Though former cricket player Imran Khan will not be the country’s next prime minister, hisPakistan Tehreek-e-Insaf (PTI) party did cover a lot of ground in this election for a relative newcomer to mainstream politics. Currently, they are neck-and-neck with the country’s largest political party, the Pakistan’s People Party (PPP) for seats in the National Assembly, both parties winning about 30 seats each. The party also took the Khyber Pakhtunkhwa province from the Awami National Party (ANP), which will provide a testing ground for PTI’s policy promises on hot topics such as demanding a stop to drone strikes and countering terrorism.
The ‘youth vote’ that the PTI was banking on to sweep the elections did in fact turn out in droves to vote across the country, though their vote was too fragmented to consolidate a win for PTI. But the PTI’s major success was apparent even before the polls opened. The party managed to engage and inspire a relatively apolitical demographic across the country, the urban upper and middle class. The PTI has entered the political arena as major third player in mainstream politics, rising up through popular nation-wide support and, most importantly, across ethnic or regional lines. This is in contrast to the victorious Pakistan Muslim League Nawaz (PML-N), which appears to have won the national elections mainly by cleaning up in the heavily weighted province of Punjab where it draws most of its support (118 of its 126 seats won so far in the National Assembly are in Punjab). The PTI has now vowed to play a strong opposition role in the Parliament, poising itself for the 2018 elections.

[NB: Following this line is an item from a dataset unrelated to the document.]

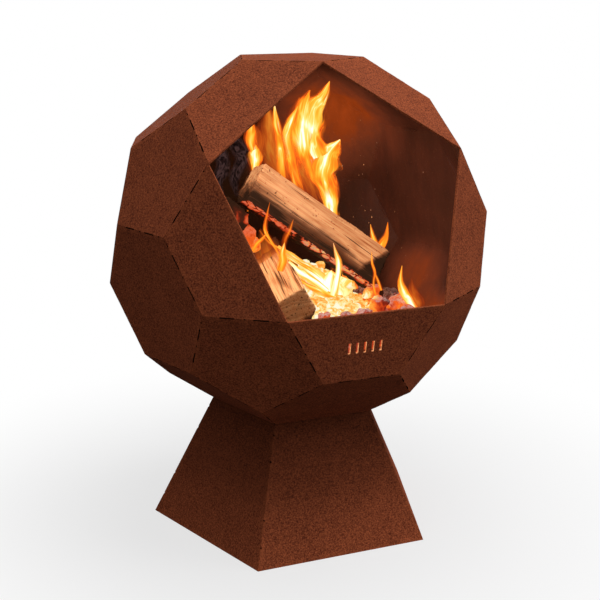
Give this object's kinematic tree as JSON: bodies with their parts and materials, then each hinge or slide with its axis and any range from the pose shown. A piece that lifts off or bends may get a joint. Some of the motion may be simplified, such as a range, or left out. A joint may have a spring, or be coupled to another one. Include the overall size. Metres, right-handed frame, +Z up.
{
  "type": "tabletop brazier",
  "caption": "Faceted fire ball of rusted steel plates with a five-sided mouth, nested on a tapered five-sided base, with grate, ash tray and a log fire.",
  "frame": {"origin": "on the ground, in the middle of the base's five-sided foot, straight under the ball's centre", "axes": "+Z up; the mouth looks towards -Y and up; +X is to the right as one faces the mouth"},
  "size_m": [0.3884, 0.3694, 0.4891],
  "materials": {
    "ball_steel": "matte",
    "base_steel": "matte",
    "weld_metal": "matte",
    "grate_steel": "matte",
    "tray_steel": "matte",
    "wood_ash": "matte",
    "glowing_embers": "matte",
    "charcoal": "matte",
    "charred_wood": "matte",
    "split_wood": "matte"
  },
  "bodies": {
    "base": {"base_floor": "base_steel", "base_panel_back_left": "base_steel", "base_panel_back_right": "base_steel", "base_panel_front": "base_steel", "base_panel_left": "base_steel", "base_panel_right": "base_steel", "base_stitch_welds": "weld_metal"},
    "ash_tray": {"ash_tray": "tray_steel"},
    "ball": {"ball_hexagon_bottom_back_left": "ball_steel", "ball_hexagon_bottom_back_right": "ball_steel", "ball_hexagon_bottom_front": "ball_steel", "ball_hexagon_bottom_left": "ball_steel", "ball_hexagon_bottom_right": "ball_steel", "ball_hexagon_lower_back_left": "ball_steel", "ball_hexagon_lower_back_right": "ball_steel", "ball_hexagon_lower_left": "ball_steel", "ball_hexagon_lower_right": "ball_steel", "ball_hexagon_top_back": "ball_steel", "ball_hexagon_top_left": "ball_steel", "ball_hexagon_top_right": "ball_steel", "ball_hexagon_upper_back": "ball_steel", "ball_hexagon_upper_left": "ball_steel", "ball_hexagon_upper_right": "ball_steel", "ball_pentagon_bottom": "ball_steel", "ball_pentagon_lower_back": "ball_steel", "ball_pentagon_lower_front_left": "ball_steel", "ball_pentagon_lower_front_right": "ball_steel", "ball_pentagon_lower_left": "ball_steel", "ball_pentagon_lower_right": "ball_steel", "ball_pentagon_top": "ball_steel", "ball_pentagon_upper_back_left": "ball_steel", "ball_pentagon_upper_back_right": "ball_steel", "ball_pentagon_upper_left": "ball_steel", "ball_pentagon_upper_right": "ball_steel", "ball_stitch_welds": "weld_metal", "mouth_plate_side_left": "ball_steel", "mouth_plate_side_right": "ball_steel", "mouth_plate_sill": "ball_steel", "mouth_plate_top_left": "ball_steel", "mouth_plate_top_right": "ball_steel"},
    "grate": {"fire_grate": "grate_steel", "ash_bed": "wood_ash", "ember_bed": "glowing_embers", "ember_mound": "glowing_embers", "charcoal_lumps": "charcoal", "charred_log": "charred_wood"},
    "upper_log": {"upper_log": "split_wood"},
    "lower_log": {"lower_log": "split_wood"}
  },
  "joints": [
    {"name": "ball_lift", "type": "slide", "parent": "base", "child": "ball", "axis": [0, 0, 1], "range_m": [0, 0.15]},
    {"name": "ash_tray_lift", "type": "slide", "parent": "base", "child": "ash_tray", "axis": [0, 0, 1], "range_m": [0, 0.05]},
    {"name": "grate_lift", "type": "slide", "parent": "ball", "child": "grate", "axis": [0, 0, 1], "range_m": [0, 0.035]},
    {"name": "upper_log_lift", "type": "slide", "parent": "grate", "child": "upper_log", "axis": [0, 0, 1], "range_m": [0, 0.04]},
    {"name": "lower_log_draw", "type": "slide", "parent": "grate", "child": "lower_log", "axis": [-0.1862, -0.9619, 0.2], "range_m": [0, 0.035]}
  ]
}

But for the next five years, as widely anticipated, Nawaz Sharif of the PML-N is set to be prime minister for the third time, making a remarkable comeback to power after years in exile in Saudi Arabia. It is projected by many news agencies that PML-N will emerge with a majority of seats, picked up through alliances with independent parties, thus avoiding the complex process of coalition-building.
Sharif’s biggest and most immediate challenges will be to reinvigorate the economy, solve the energy crisis, and deal with Pakistan’s internal terrorism crisis while also balancing foreign relations. Known to be a realist, he has already promised a tall order, making public statements post-election that he will fight extremism, improve relations with the US and Afghanistan, and even invited Indian Prime Minister Manmohan Singh to his inauguration ceremony. Under his party’s rule, Punjab province has undergone significant infrastructural and economic development and enjoyed relative peace over the past years, so he does have a proven track record in that sector.
However, any improvements the PML-N make will appear amplified in the wake of the PPP’srule, which failed to boost the economy or deal with domestic terrorism. One political commentator, academic and intellectual Adil Najam, tweeted “the great political story of the night not PML-N or PTI, its PPP.” Remarkably, the PPP, the country’s largest national party, only managed to gain 31 seats (as opposed to 91 in 2008), and all but one in their regional stronghold of Sindh.
This is indeed democracy, a massive national undertaking inherently full of challenges and potential disorder, but in which parties and politicians can be made or broken from one election to the next depending on the demands and needs of a country’s people. While the country did suffer some significant growing pains in these elections, it was nonetheless a major and historic growth spurt for Pakistan’s young democracy.